While dynamic gating networks offer efficiency and adaptability, certain limitations persist:

  • Training Instability: Non-differentiable or high-variance gradients necessitate careful surrogate design and regularization (Wang et al., 2017).
  • Overhead: Gate evaluation and quadratic parameterization can increase model size, though low-rank compression mitigates overhead (Akbarian et al., 15 Oct 2024).
  • Topology and Extension: Most current frameworks fix backbone connectivity; jointly learning topology and routing remains an open challenge (Cai et al., 2019).
  • Modality Agnosticism: Fusion routers assume clean synchrony; robust cross-modal gating under noisy or missing conditions is an area for further research (Lim et al., 26 Aug 2025).

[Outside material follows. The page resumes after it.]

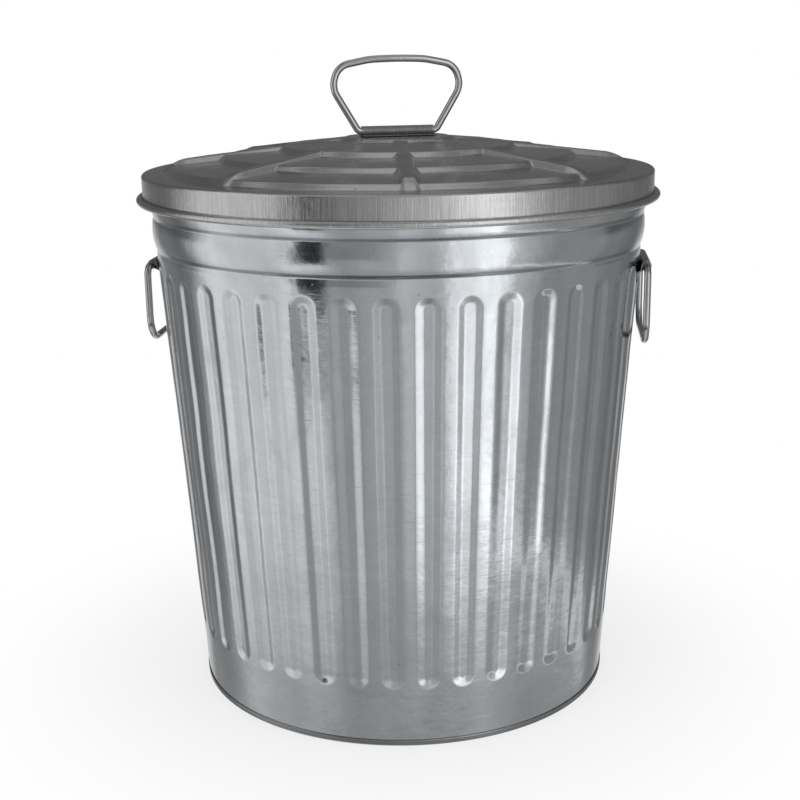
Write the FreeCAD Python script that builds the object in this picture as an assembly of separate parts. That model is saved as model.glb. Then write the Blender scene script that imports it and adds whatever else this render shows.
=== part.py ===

  • Meta-Gating: Parameter masking via gating must balance plasticity and stability; meta-learned gates achieve this but invite further exploration on global capacity allocation (Hou et al., 2023).
  • Continuous Relaxations: Differentiable gating losses (e.g. entropy regularization) may encourage sparsity and more robust dynamic behavior (Lim et al., 26 Aug 2025).

Ongoing work focuses on transformer-layer gating, hardware-aware routing, automated branch growth, and multi-modal fusion, suggesting dynamic gating/router networks as a continually evolving area of architectural innovation.